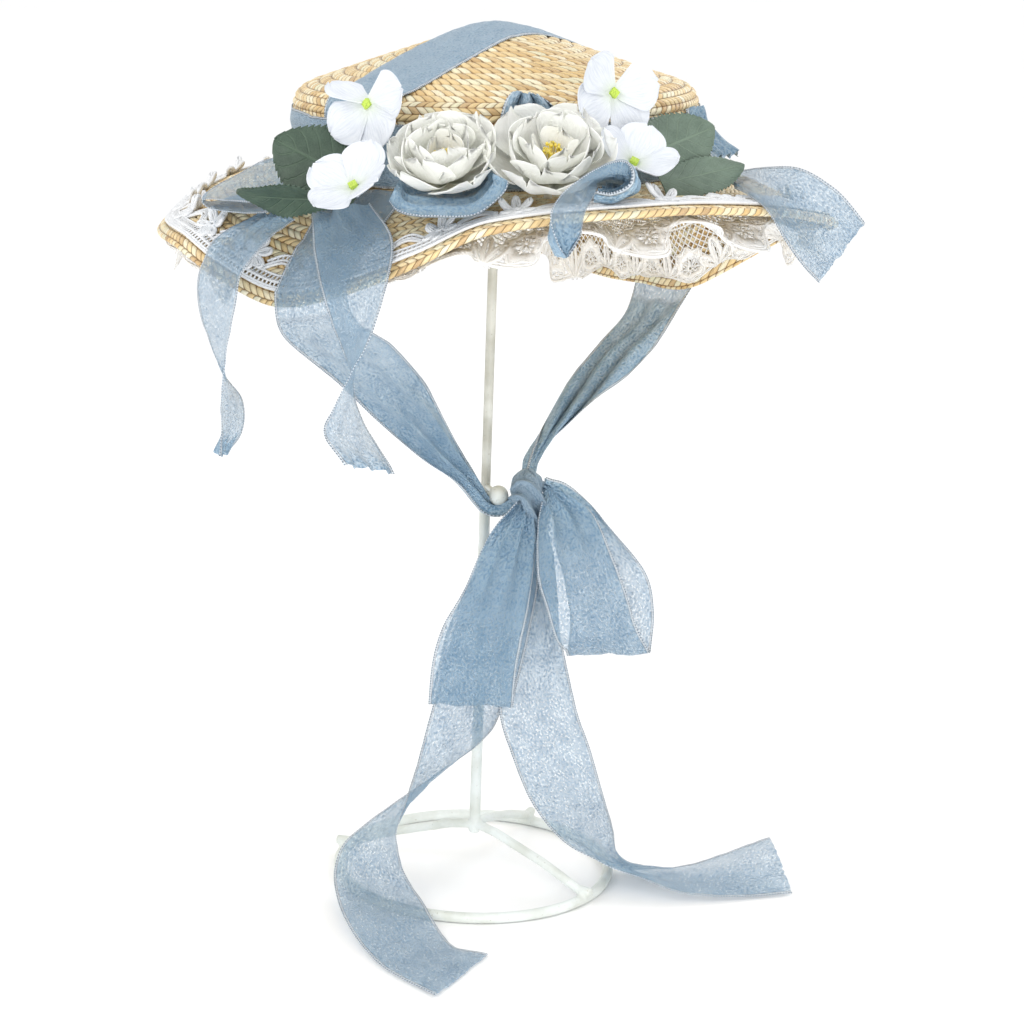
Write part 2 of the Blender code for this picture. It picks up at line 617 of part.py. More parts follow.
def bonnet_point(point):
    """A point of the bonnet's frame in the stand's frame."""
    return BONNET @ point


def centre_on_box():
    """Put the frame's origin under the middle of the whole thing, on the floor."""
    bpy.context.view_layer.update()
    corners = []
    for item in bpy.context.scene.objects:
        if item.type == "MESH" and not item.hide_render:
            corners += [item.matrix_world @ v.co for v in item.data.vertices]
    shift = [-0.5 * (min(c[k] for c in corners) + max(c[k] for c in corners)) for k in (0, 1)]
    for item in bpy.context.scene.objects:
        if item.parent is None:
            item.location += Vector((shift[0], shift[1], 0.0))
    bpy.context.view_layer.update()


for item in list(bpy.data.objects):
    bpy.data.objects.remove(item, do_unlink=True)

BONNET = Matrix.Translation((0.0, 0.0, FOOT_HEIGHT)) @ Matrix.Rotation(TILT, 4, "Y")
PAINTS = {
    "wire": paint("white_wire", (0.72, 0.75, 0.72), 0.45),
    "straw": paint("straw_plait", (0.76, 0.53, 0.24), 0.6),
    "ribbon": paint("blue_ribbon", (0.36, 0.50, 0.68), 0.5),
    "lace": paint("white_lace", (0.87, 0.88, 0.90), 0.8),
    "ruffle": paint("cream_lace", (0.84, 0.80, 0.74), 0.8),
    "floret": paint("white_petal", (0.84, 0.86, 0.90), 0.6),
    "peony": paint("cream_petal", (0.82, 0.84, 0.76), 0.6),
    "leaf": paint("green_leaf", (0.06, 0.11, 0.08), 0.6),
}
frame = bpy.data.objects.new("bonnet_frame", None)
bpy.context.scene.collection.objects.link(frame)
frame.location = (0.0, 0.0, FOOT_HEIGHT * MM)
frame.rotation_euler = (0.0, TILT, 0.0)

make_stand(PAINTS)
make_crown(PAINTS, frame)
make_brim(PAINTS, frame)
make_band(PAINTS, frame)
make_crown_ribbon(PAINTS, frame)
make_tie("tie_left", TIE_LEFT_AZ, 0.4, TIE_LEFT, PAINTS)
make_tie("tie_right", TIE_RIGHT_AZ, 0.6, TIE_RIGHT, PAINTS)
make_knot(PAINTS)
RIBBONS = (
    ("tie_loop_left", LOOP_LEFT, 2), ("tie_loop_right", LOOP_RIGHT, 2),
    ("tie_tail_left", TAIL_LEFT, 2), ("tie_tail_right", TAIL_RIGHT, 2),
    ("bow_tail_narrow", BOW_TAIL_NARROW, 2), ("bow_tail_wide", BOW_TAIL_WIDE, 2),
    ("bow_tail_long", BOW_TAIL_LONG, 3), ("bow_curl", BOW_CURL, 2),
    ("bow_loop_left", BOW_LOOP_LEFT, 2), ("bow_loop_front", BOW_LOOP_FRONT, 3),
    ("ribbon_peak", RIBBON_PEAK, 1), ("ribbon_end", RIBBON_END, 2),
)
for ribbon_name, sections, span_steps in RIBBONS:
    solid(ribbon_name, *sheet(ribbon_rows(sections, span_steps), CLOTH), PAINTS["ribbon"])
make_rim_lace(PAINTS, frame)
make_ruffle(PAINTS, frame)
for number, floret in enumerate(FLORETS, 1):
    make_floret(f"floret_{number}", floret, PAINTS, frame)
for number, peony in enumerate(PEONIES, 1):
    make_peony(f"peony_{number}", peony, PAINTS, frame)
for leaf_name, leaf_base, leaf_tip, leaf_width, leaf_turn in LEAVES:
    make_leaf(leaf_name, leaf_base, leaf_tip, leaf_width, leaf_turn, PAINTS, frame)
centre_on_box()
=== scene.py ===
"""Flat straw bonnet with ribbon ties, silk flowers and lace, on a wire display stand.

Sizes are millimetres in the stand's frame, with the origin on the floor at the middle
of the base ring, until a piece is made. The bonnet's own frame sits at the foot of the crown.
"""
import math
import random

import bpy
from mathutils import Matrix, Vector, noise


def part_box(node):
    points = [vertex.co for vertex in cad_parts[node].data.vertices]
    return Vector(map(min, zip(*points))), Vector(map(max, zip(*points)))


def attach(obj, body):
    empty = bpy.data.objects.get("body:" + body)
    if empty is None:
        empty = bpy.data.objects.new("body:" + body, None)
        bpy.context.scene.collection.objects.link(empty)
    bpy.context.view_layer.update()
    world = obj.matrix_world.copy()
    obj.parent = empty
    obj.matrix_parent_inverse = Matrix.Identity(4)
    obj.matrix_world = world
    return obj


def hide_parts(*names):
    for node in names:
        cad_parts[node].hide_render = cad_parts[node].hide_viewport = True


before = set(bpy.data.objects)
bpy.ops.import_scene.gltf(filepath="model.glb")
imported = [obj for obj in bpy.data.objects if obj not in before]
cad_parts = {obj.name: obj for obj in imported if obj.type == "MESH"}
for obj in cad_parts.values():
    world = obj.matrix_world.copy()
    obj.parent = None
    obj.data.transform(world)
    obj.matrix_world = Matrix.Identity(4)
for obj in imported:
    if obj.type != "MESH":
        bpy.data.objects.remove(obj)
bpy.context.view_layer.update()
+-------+
**Stated task:** Within the material above, extract exactly the lines that start at the line containing "make_ruffle(PAINTS, frame)" and stop after the line containing "bpy.context.scene.collection.objects.link(empty)", and only those.

**Exercise response:**
make_ruffle(PAINTS, frame)
for number, floret in enumerate(FLORETS, 1):
    make_floret(f"floret_{number}", floret, PAINTS, frame)
for number, peony in enumerate(PEONIES, 1):
    make_peony(f"peony_{number}", peony, PAINTS, frame)
for leaf_name, leaf_base, leaf_tip, leaf_width, leaf_turn in LEAVES:
    make_leaf(leaf_name, leaf_base, leaf_tip, leaf_width, leaf_turn, PAINTS, frame)
centre_on_box()
=== scene.py ===
"""Flat straw bonnet with ribbon ties, silk flowers and lace, on a wire display stand.

Sizes are millimetres in the stand's frame, with the origin on the floor at the middle
of the base ring, until a piece is made. The bonnet's own frame sits at the foot of the crown.
"""
import math
import random

import bpy
from mathutils import Matrix, Vector, noise


def part_box(node):
    points = [vertex.co for vertex in cad_parts[node].data.vertices]
    return Vector(map(min, zip(*points))), Vector(map(max, zip(*points)))


def attach(obj, body):
    empty = bpy.data.objects.get("body:" + body)
    if empty is None:
        empty = bpy.data.objects.new("body:" + body, None)
        bpy.context.scene.collection.objects.link(empty)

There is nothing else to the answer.